**What you are asked to do:** Scan the material for the word "this", and copy each line where it shows up.

[Rows from an object dataset]
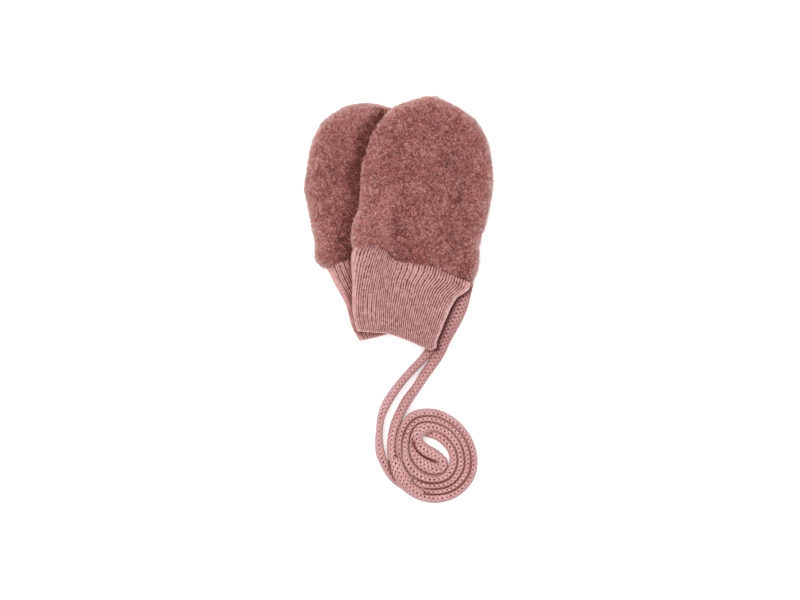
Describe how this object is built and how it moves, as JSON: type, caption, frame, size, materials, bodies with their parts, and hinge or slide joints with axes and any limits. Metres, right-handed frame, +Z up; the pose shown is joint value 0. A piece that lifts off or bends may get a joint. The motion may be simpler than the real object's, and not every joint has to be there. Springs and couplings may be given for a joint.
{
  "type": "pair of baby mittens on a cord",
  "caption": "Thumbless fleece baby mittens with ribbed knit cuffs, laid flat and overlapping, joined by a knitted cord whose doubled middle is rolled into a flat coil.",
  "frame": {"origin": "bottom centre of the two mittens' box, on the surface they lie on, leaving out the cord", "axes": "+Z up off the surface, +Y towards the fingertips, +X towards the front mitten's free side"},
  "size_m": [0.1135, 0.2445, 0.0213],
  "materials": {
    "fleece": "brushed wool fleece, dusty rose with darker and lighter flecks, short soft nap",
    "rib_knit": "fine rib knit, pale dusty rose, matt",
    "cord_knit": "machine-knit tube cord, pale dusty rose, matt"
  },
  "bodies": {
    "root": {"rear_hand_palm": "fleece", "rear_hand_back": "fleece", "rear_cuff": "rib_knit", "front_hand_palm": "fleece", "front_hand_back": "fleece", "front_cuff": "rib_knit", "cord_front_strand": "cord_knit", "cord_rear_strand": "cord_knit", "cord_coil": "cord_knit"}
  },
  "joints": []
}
--
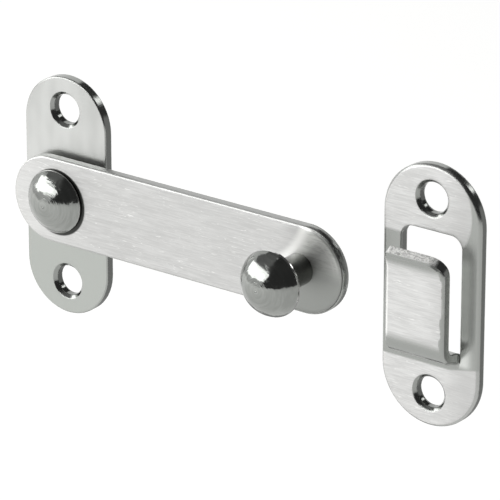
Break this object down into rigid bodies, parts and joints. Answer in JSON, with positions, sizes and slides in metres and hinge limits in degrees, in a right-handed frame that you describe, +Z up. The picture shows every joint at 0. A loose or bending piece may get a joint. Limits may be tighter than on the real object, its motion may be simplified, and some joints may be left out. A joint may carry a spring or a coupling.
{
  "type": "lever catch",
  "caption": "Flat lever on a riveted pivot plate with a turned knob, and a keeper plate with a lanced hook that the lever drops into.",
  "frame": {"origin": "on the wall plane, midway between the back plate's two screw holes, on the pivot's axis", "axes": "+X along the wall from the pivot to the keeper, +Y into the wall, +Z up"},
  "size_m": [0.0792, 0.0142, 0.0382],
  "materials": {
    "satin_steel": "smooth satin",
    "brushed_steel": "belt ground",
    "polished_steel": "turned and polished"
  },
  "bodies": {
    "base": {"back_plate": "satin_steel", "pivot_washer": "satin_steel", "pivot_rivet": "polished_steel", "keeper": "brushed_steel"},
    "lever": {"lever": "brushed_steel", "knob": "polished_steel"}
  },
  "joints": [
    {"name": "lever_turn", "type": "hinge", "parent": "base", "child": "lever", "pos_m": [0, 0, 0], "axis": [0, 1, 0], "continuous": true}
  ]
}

**Solution to the problem:**
Describe how this object is built and how it moves, as JSON: type, caption, frame, size, materials, bodies with their parts, and hinge or slide joints with axes and any limits. Metres, right-handed frame, +Z up; the pose shown is joint value 0. A piece that lifts off or bends may get a joint. The motion may be simpler than the real object's, and not every joint has to be there. Springs and couplings may be given for a joint.
Break this object down into rigid bodies, parts and joints. Answer in JSON, with positions, sizes and slides in metres and hinge limits in degrees, in a right-handed frame that you describe, +Z up. The picture shows every joint at 0. A loose or bending piece may get a joint. Limits may be tighter than on the real object, its motion may be simplified, and some joints may be left out. A joint may carry a spring or a coupling.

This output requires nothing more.